Realising the full value of transition credits requires coherent policy, system planning and financing
Recommendations:
Embed coal transition pathways in credible national policy frameworks. While long-term government strategies provide high-level direction, clear and co‑ordinated policy frameworks are needed to translate high-level targets into implementable coal transition pathways. Such frameworks improve policy predictability, enabling market actors to plan viable emissions reduction strategies with greater confidence. In parallel, coherent guidance on carbon market governance is critical to safeguard environmental integrity, provide consistent investment signals and ensure that transition credits operate coherently alongside other policy instruments.
Integrate coal transition pathways and transition credits into power systems planning. Coal continues to play a central role in energy security across Southeast Asia even as governments pursue long-term coal transition goals.
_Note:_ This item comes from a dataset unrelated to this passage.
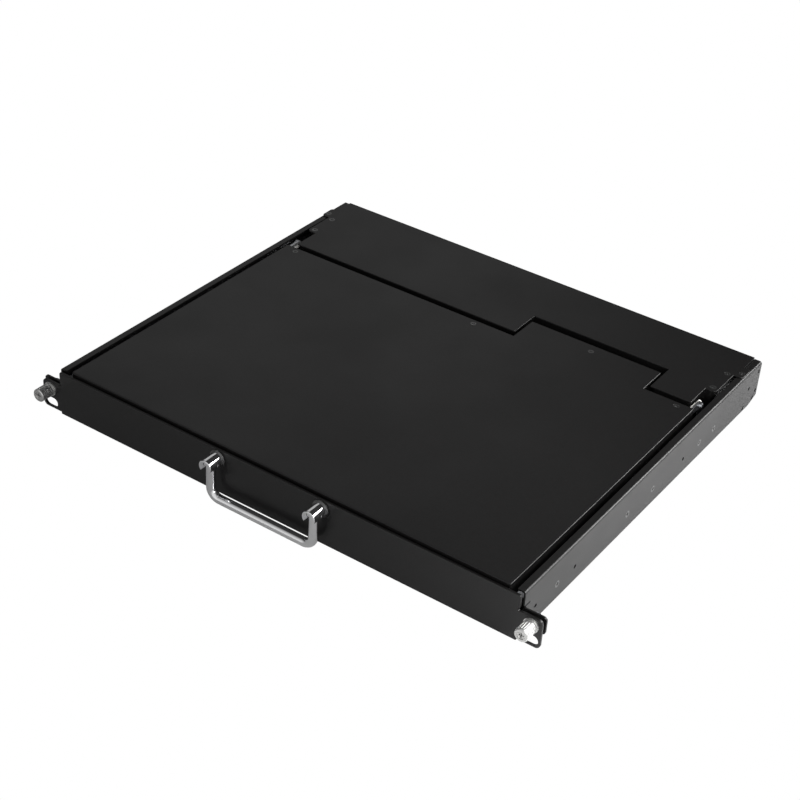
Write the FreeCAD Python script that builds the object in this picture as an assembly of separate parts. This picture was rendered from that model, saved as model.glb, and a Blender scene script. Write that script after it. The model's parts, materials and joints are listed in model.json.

Reducing emissions from coal power while maintaining reliable, affordable and secure electricity supply requires co‑ordination between coal transition initiatives and power system planning for replacement capacity, grid infrastructure, flexibility resources and energy efficiency measures. This helps ensure that transition credit projects are consistent with power system needs and deliver credible, durable emissions reductions. Embedding transition credits within power system planning can also improve project feasibility and predictability, by clarifying how and when coal capacity is replaced and reducing risks to reliability and investment outcomes.
Further develop transition credit methodologies to better integrate energy security considerations and reflect local power systems priorities. Current transition credit methodologies are largely designed for pilot projects and focus primarily on early coal plant retirement. As these methodologies evolve, there is scope to strengthen alignment with power system planning to ensure that transition credit projects are consistent with host‑country energy security objectives. Continued attention to safeguards against emissions and market leakage, together with regular updates to baselines and additionality assumptions, will be important to maintain credibility as power systems evolve. Allowing for more context‑specific application could, over time, enable methodologies to support a wider range of coal transition pathways and facilitate scaling beyond pilot projects.
Consider transition credits as a complementary performance-based revenue stream, contingent on stronger demand-side signals. Achieving coal transitions at the scale required under national targets will require substantially more favourable clean energy economics. Within this context, transition credits can provide a performance‑based revenue stream that improves the risk‑adjusted returns of transition projects, complementary to other financing instruments and public support mechanisms. Strengthening demand-side signals, alongside durable policy commitments and risk mitigation instruments, is critical to enable transition credits to complement broader financing packages and support coal transitions more effectively.